■ **Provided data**
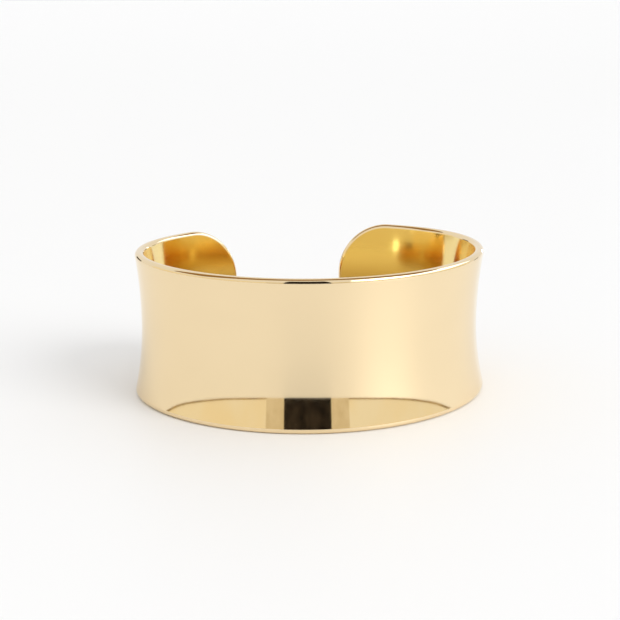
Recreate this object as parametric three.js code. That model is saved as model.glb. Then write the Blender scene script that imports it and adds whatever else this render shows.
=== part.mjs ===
// A cuff bracelet: one open oval band of polished metal, waisted at mid-height and flared
// towards both rims, with big rounded corners where its two ends face each other.
// Millimetres, +Z up. The band stands on its lower rim and the wrist gap faces +Y.

import * as THREE from 'three';
import { mergeVertices } from 'three/addons/utils/BufferGeometryUtils.js';

// Driving dimensions.
const HEIGHT = 27.1; // lower rim to upper rim
const WAIST_HALF_WIDTH = 31.95; // outer face at mid-height, along X
const WAIST_HALF_DEPTH = 26.13; // outer face at mid-height, along Y
const FRONT_FULLNESS = 0.58; // three-lobed share of the oval: rounder front, flatter back
const UPPER_FLARE = 1.235; // how far the outer face leans out at the upper rim
const LOWER_FLARE = 1.92; // and at the lower rim
const BACK_EASE = 0.6; // share of the flare that is lost from front to back
const WALL = 1.75; // thickness of the metal
const OUTER_ROUNDING = 0.95; // radius where the edge turns onto the outer face
const INNER_ROUNDING = 0.65; // and onto the inner face, with a narrow flat land between
const END_ANGLE = 0.259; // radians from +Y to the way that each end's outer face looks
const CORNER_LENGTH = 10.3; // rounded corner of an end, along the band
const CORNER_HEIGHT = 10.3; // and up the band

// How finely the band is divided along, up and across its edge.
const CORNER_STEPS = 8;
const COLUMNS = 72 + 2 * CORNER_STEPS;
const ROWS = 8;
const ROUNDING_STEPS = 3;
const EDGE_STEPS = 1 + 2 * ROUNDING_STEPS;

const { clamp, lerp } = THREE.MathUtils;

// The outer face at mid-height, from the left end round the front to the right end.
class WaistLine extends THREE.Curve {
  // The way that the face looks at parameter t, as an angle from +X.
  angleAt(t) {
    return lerp(Math.PI / 2 + END_ANGLE, 5 * Math.PI / 2 - END_ANGLE, t);
  }

  // The oval is the envelope of its tangents: reach is a tangent's distance from the axis,
  // and slide is how far along it the oval touches it.
  getPoint(t, target = new THREE.Vector3()) {
    const angle = this.angleAt(t);
    const cos = Math.cos(angle);
    const sin = Math.sin(angle);
    const ellipse = Math.hypot(WAIST_HALF_WIDTH * cos, WAIST_HALF_DEPTH * sin);
    const ellipseSlide = (WAIST_HALF_DEPTH ** 2 - WAIST_HALF_WIDTH ** 2) * sin * cos / ellipse;
    const reach = ellipse + FRONT_FULLNESS * Math.sin(3 * angle);
    const slide = ellipseSlide + 3 * FRONT_FULLNESS * Math.cos(3 * angle);
    return target.set(reach * cos - slide * sin, reach * sin + slide * cos, 0);
  }
}

// A share from 0 to 1 that turns a quarter, runs straight and turns a quarter again. The turn
// of each quarter goes from 0 at its end of the share to a right angle where the run begins.
function turnsAndRun(share, quarter) {
  const right = Math.PI / 2;
  return {
    firstTurn: clamp(share / quarter, 0, 1) * right,
    run: clamp((share - quarter) / (1 - 2 * quarter), 0, 1),
    lastTurn: clamp((1 - share) / quarter, 0, 1) * right,
  };
}

// Where a point of the unit box lies in the flat band: along it, up it and into its metal.
function flatBand(across, length) {
  const ends = turnsAndRun(across.x, CORNER_STEPS / COLUMNS);
  const edge = turnsAndRun(across.y, ROUNDING_STEPS / EDGE_STEPS);
  const corner = Math.min(ends.firstTurn, ends.lastTurn);

  const longWay = Math.cos(corner) / CORNER_LENGTH * Math.sign(across.x - 0.5);
  const highWay = Math.sin(corner) / CORNER_HEIGHT;
  const edgeWay = new THREE.Vector2(longWay, highWay).normalize();
  const inset = OUTER_ROUNDING * (1 - Math.sin(edge.firstTurn))
    + INNER_ROUNDING * (1 - Math.sin(edge.lastTurn));

  const along = CORNER_LENGTH * (1 - Math.cos(ends.firstTurn) + Math.cos(ends.lastTurn))
    + (length - 2 * CORNER_LENGTH) * ends.run - inset * edgeWay.x;
  const high = HEIGHT - CORNER_HEIGHT * (1 - Math.sin(corner)) - inset * edgeWay.y;
  const up = lerp(HEIGHT - high, high, across.z);
  const depth = OUTER_ROUNDING * (1 - Math.cos(edge.firstTurn))
    + (WALL - OUTER_ROUNDING - INNER_ROUNDING) * edge.run
    + INNER_ROUNDING * Math.cos(edge.lastTurn);
  return { along, up, depth };
}

// Bends a point of the flat band round the wrist and flares it.
function bend({ along, up, depth }, waist) {
  const t = waist.getUtoTmapping(0, along);
  const angle = waist.angleAt(t);
  const rise = 2 * up / HEIGHT - 1;
  const towardsBack = (1 + Math.sin(angle)) / 2;
  const ease = 1 - BACK_EASE * towardsBack ** 2;
  const reach = (rise > 0 ? UPPER_FLARE : LOWER_FLARE) * ease;
  const lean = reach * 4 * rise / HEIGHT;
  const outward = reach * rise ** 2 - depth * Math.hypot(1, lean);
  const point = waist.getPoint(t);
  return point.set(point.x + outward * Math.cos(angle), point.y + outward * Math.sin(angle), up);
}

// The whole band: a closed box, divided finely and bent to shape point by point.
function cuffGeometry() {
  const waist = new WaistLine();
  waist.arcLengthDivisions = 800;
  const length = waist.getLength();
  const box = new THREE.BoxGeometry(1, 1, 1, COLUMNS, EDGE_STEPS, ROWS);
  box.deleteAttribute('normal');
  box.deleteAttribute('uv');
  const geometry = mergeVertices(box);

  const points = geometry.attributes.position;
  const point = new THREE.Vector3();
  for (let index = 0; index < points.count; index += 1) {
    point.fromBufferAttribute(points, index).addScalar(0.5);
    point.copy(bend(flatBand(point, length), waist));
    points.setXYZ(index, point.x, point.y, point.z);
  }

  // The origin sits under the middle of the band's footprint.
  geometry.computeBoundingBox();
  const middle = geometry.boundingBox.getCenter(new THREE.Vector3());
  geometry.translate(-middle.x, -middle.y, 0);
  geometry.computeVertexNormals();
  return geometry;
}

const gold = new THREE.MeshStandardMaterial({ color: 0xe8cf9c, roughness: 0.12, metalness: 1 });

const cuff = new THREE.Mesh(cuffGeometry(), gold);
cuff.name = 'cuff';

const bracelet = new THREE.Group();
bracelet.add(cuff);

export default bracelet;
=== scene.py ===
"""An open cuff bracelet of polished gold plate, standing on its lower rim on a pale floor."""

import math

import bpy
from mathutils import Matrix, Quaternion, Vector


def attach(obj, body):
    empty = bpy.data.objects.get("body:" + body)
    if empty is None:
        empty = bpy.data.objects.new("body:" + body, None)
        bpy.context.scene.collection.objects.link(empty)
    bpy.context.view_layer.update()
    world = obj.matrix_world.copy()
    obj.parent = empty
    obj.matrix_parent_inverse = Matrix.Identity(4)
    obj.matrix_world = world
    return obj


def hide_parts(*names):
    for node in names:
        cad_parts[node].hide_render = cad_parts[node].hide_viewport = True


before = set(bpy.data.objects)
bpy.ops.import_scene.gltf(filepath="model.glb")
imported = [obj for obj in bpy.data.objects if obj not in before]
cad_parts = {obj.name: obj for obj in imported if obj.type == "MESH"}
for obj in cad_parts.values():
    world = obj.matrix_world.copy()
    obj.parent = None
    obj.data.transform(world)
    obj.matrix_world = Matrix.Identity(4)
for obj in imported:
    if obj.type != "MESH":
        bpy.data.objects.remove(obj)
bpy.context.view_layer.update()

MM = 0.001
RIGHT_ANGLE = math.pi / 2

# Noise mostly lies in this range, which is stretched over a finish's own.
NOISE_LOW = 0.3
NOISE_HIGH = 0.7

# ---------------------------------------------------------------------------
# Sizes of the band, in millimetres and radians, as the solid model has them.

BAND = {
    "Height": 27.1,
    "Waist Half Width": 31.95,
    "Waist Half Depth": 26.13,
    "Front Fullness": 0.58,
    "Upper Flare": 1.235,
    "Lower Flare": 1.92,
    "Back Ease": 0.6,
    "Wall": 1.75,
    "Outer Rounding": 0.95,
    "Inner Rounding": 0.65,
    "End Angle": 0.259,
    "Corner Length": 10.3,
    "Corner Height": 10.3,
}

# How finely the band is divided along, up and across its edge.
CORNER_COLUMNS = 30
COLUMNS = 360 + 2 * CORNER_COLUMNS
ROWS = 44
ROUNDING_STEPS = 6
EDGE_STEPS = 1 + 2 * ROUNDING_STEPS
WAIST_POINTS = 1601
NEARLY_WHOLE = 0.999


def linear(hex_colour):
    """An sRGB hex colour as linear red, green, blue and alpha."""
    shares = [int(hex_colour[place:place + 2], 16) / 255 for place in (1, 3, 5)]
    return [s / 12.92 if s <= 0.04045 else ((s + 0.055) / 1.055) ** 2.4 for s in shares] + [1.0]


def add(tree, kind, links=None, **settings):
    """Adds a node: links gives each input a socket to follow or a value to hold."""
    node = tree.nodes.new(kind)
    for name, value in settings.items():
        setattr(node, name, value)
    for name, source in (links or {}).items():
        if isinstance(source, bpy.types.NodeSocket):
            tree.links.new(source, node.inputs[name])
        else:
            node.inputs[name].default_value = source
    return node


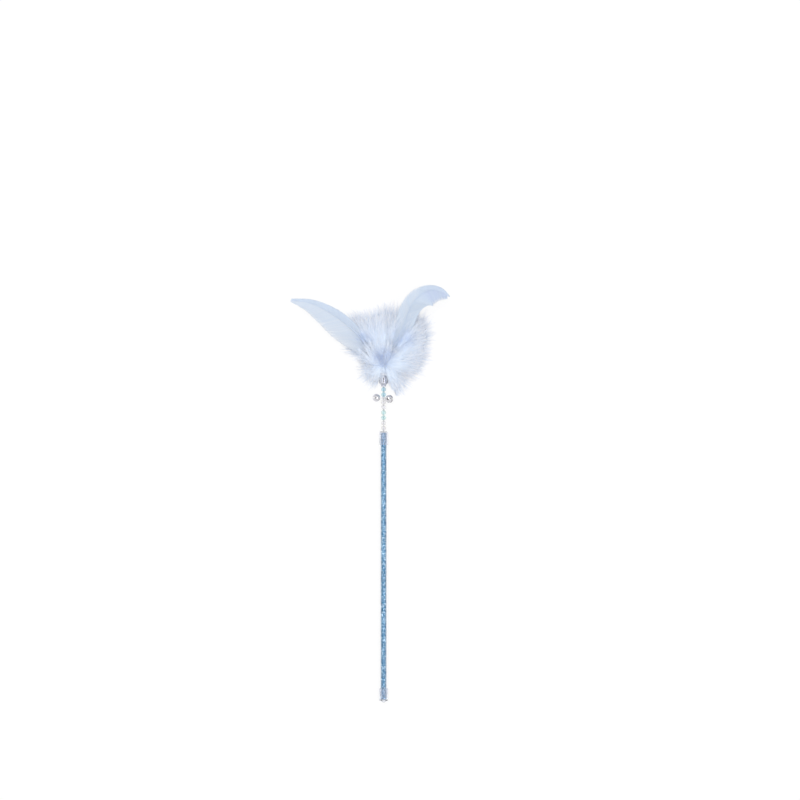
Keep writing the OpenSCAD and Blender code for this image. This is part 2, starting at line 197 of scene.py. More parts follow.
class StageSettings(bpy.types.PropertyGroup):
    view_width: bpy.props.FloatProperty(
        name="View width", description="Width that the picture shows at the wand's axis",
        default=0.8, min=0.2, max=2.0, unit="LENGTH")
    key: bpy.props.FloatProperty(
        name="Key light", description="Power of the large lamp at the upper left",
        default=13.5, min=0.0, max=200.0, unit="POWER")
    ambient: bpy.props.FloatProperty(
        name="Ambient light", description="Strength of the even light from all round",
        default=0.69, min=0.0, max=2.0)
    floor: colour("Floor", "Paper that the wand lies on", "#FFFFFF")


class TeaserSettings(bpy.types.PropertyGroup):
    tube: bpy.props.PointerProperty(type=TubeSettings)
    strand: bpy.props.PointerProperty(type=StrandSettings)
    metal: bpy.props.PointerProperty(type=MetalSettings)
    feather: bpy.props.PointerProperty(type=FeatherSettings)
    marabou: bpy.props.PointerProperty(type=MarabouSettings)
    stage: bpy.props.PointerProperty(type=StageSettings)


# Nodes and meshes

def fill(node, *values, **named):
    """Sets or links a node's inputs, in order or by name with _ for a space.

    A node given as a value stands for its first output in use.
    """
    in_use = [i for i, socket in enumerate(node.inputs) if socket.enabled]
    by_name = [(key.replace("_", " "), value) for key, value in named.items()]
    for key, value in [*zip(in_use, values), *by_name]:
        if isinstance(value, bpy.types.Node):
            value = next(out for out in value.outputs if out.enabled)
        if isinstance(value, bpy.types.NodeSocket):
            node.id_data.links.new(value, node.inputs[key])
        else:
            node.inputs[key].default_value = value
    return node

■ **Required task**
Transcribe the lines above from the one with "const cuff = new" through the one with "for node in". Include both ends and leave out every other line.

■ **Finished task**
const cuff = new THREE.Mesh(cuffGeometry(), gold);
cuff.name = 'cuff';

const bracelet = new THREE.Group();
bracelet.add(cuff);

export default bracelet;
=== scene.py ===
"""An open cuff bracelet of polished gold plate, standing on its lower rim on a pale floor."""

import math

import bpy
from mathutils import Matrix, Quaternion, Vector


def attach(obj, body):
    empty = bpy.data.objects.get("body:" + body)
    if empty is None:
        empty = bpy.data.objects.new("body:" + body, None)
        bpy.context.scene.collection.objects.link(empty)
    bpy.context.view_layer.update()
    world = obj.matrix_world.copy()
    obj.parent = empty
    obj.matrix_parent_inverse = Matrix.Identity(4)
    obj.matrix_world = world
    return obj


def hide_parts(*names):
    for node in names:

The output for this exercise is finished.